The present form of doubt is not so far removed from that of Job. It is a reverent uncertainty. Men are not sure as they once were. The whole basis of knowledge has been changed. Science has brought us to feel that we must proceed carefully from the known to the unknown. Criticism has made us careful in the examination of the records of the past. Philosophy has made us less dogmatic about some supposedly religious facts. Some men are therefore deeply troubled.

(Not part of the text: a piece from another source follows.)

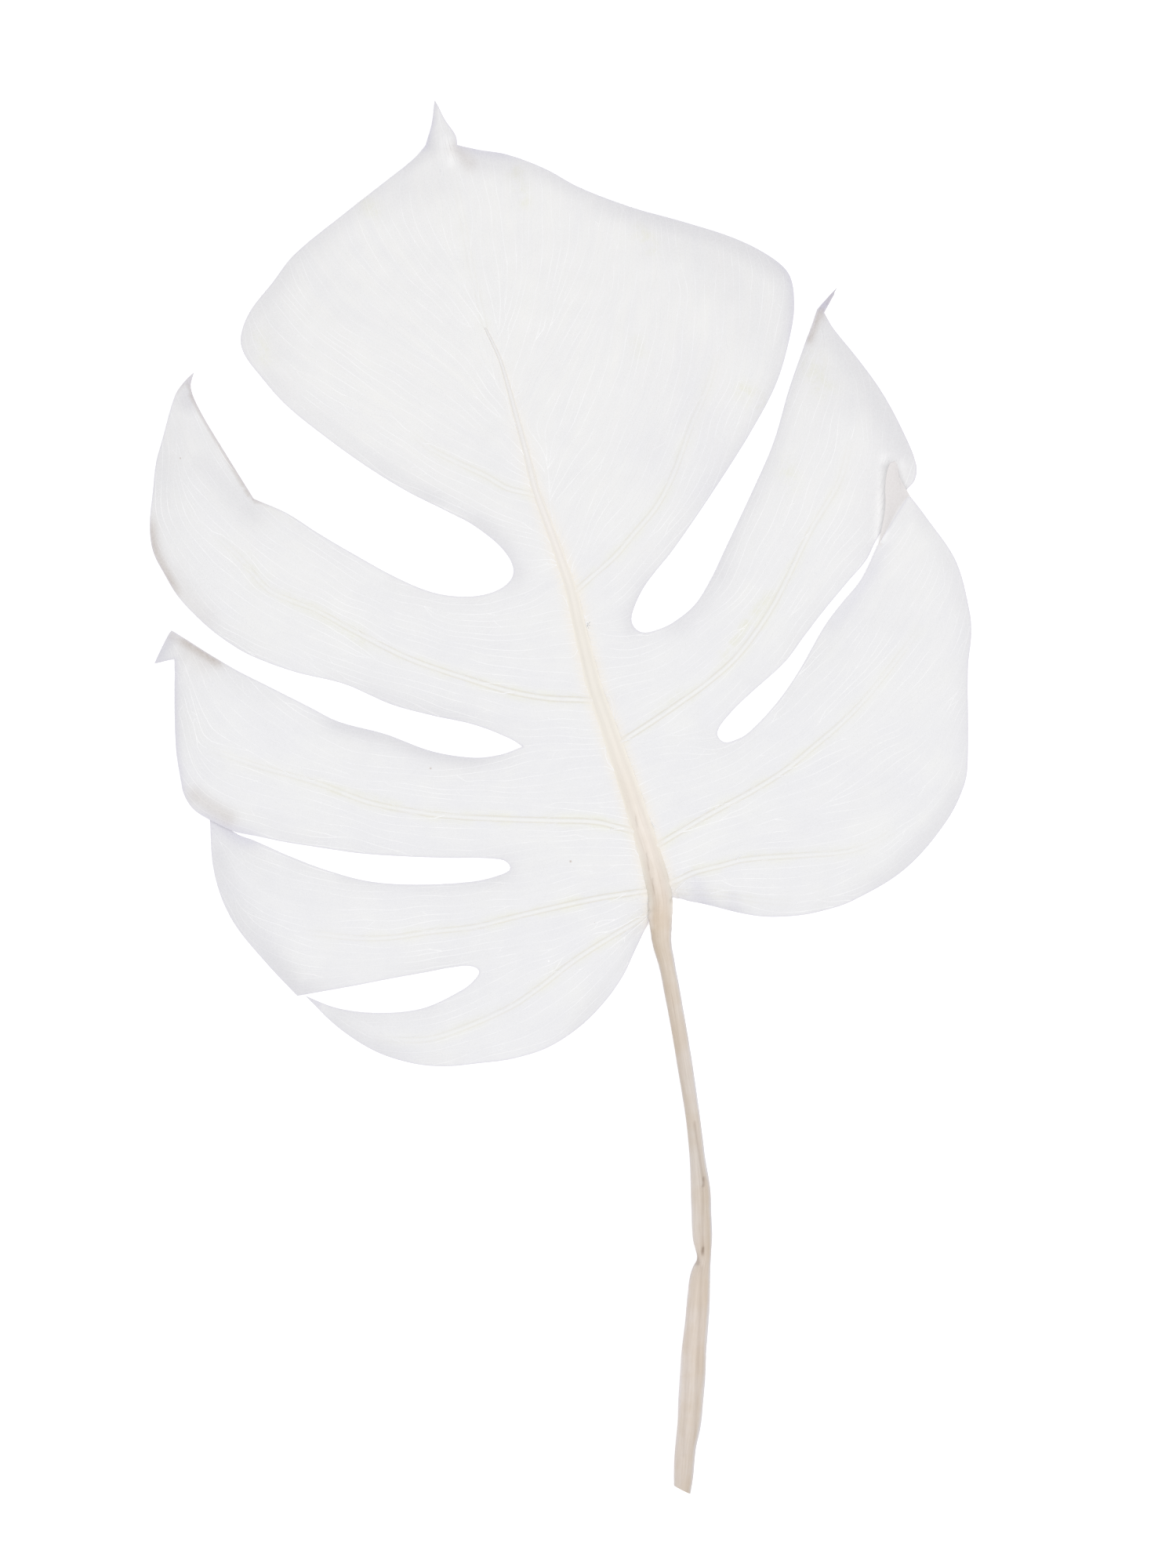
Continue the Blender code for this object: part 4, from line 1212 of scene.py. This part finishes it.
# %% Relief of the stalk
FIBRES = [(1.0, 6.0, 22.0), (0.5, 13.8, 9.0)]
FIBRE_DEPTH = 0.16
FIBRE_WIDTH = 5.0
FIBRE_SHARES = (0.1, 1.2)
FIBRE_ON_LEAF = 0.3
WRINKLES_START = (-30.0, -35.0)
WRINKLES_END = (-50.0, -44.0)
WRINKLE_LENGTH = 2.6
WRINKLE_DEPTH = 0.05
WRINKLE_LEAN = 2.2
WRINKLE_WAVER = 3.0
GROOVE = [
    ((42.8, -104), (45.6, -122), 0.5, 0.3), ((45.4, -124), (45.2, -146), 0.5, 0.25),
    ((45.0, -150), (42.6, -214), 0.6, 0.2), ((40.6, -160), (39.0, -210), 0.6, 0.16),
]
DENTS = [
    ((42.9, -146.5), (43.4, -148.5), 0.9, 0.7), ((45.9, -121.5), (45.7, -123.5), 0.6, 0.14),
    ((45.4, -143.8), (45.1, -145.4), 0.6, 0.14), ((35.0, -33.4), (35.6, -32.4), 0.4, 0.3),
]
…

The point of this day's thought is simply this: Unsettled

!

faith is nothing new. It has always existed. But presentday uncertainty is not irreverent or atheistic. The person who claims to be an atheist is perhaps unlearned. Most of the men in doubt are honestly seeking light. They believe there is a power in the universe which works for righteousness, but they are not certain of its attributes.

The first step in meeting and helping the person whose faith is unsettled is to recognize the form which his questioning assumes. The studies which follow will attempt to make clear some of the fundamental questions of Christian life. They are put plainly and simply, in order that they may help even the unscholarly and immature. A sympathetic understanding of these forms of uncertainty may help us to reach a solution of some of them. Tennyson strikes the keynote to the present type of doubt in those pathetic lines of "In Memoriam:"

The wish that of the living whole

No life may fail beyond the grave,
Derives it not from what we have
The likest God within the soul?

I falter where I firmly trod,

And falling with my weight of cares
Upon the great world's altar-stairs
That slope through darkness up to God,

I stretch lame hands of faith and grope
And gather dust and chaff, and call
To what I feel is Lord of all,

And faintly trust the larger hope.

STUDY VIII. HOW TO HELP THE MAN WHOSE FAITH IS UNSETTLED.

"And he said unto them, Why are ye troubled? and wherefore do questionings arise in your heart? See my hands and my feet, that it is I myself handle me, and see; for a spirit hath not flesh and bones, as ye behold me having. And when he had said this, he showed them his hands and his feet. And while they still disbelieved for joy, and wondered, he said unto them, Have ye here anything to eat? And they gave him a piece of a broiled fish. And he took it and ate before them. And he said unto them, These are my words which I spake unto you, while I was yet with you, that all things must needs be fulfilled, which are written in the law of Moses, and the prophets, and the psalms, concerning me. Then opened he their mind, that they might understand the scriptures." (Luke xxiv. 38-45.)

PART 2. OUR ATTITUDE TOWARD THE MAN OF UNSETTLED FAITH.

THERE is nothing in the life of Christ which is more beautiful than the attitude he assumed toward his doubting and troubled followers. A man with an unsettled faith is like smoking flax, which smolders but cannot burst into flame. Christ never rudely smothered out the spark that was there. Instead, his kindly spirit fanned it into flame.

How different from this is the attitude assumed by many of Christ's followers of to-day. I have on my table, as I write, a book on personal work in which the chapter on doubt is headed with the quotation: "The fool hath said in his heart, There is no God. They are corrupt," etc. The author goes on to say that most of the doubt is due to corrupt living. This is absolutely false. Some men do claim to be in doubt because they wish to excuse their sin, but that is not the prevailing temper of our time. Most doubters to-day are really troubled and are honest. If we are to reach them and help them, we must recognize their honesty.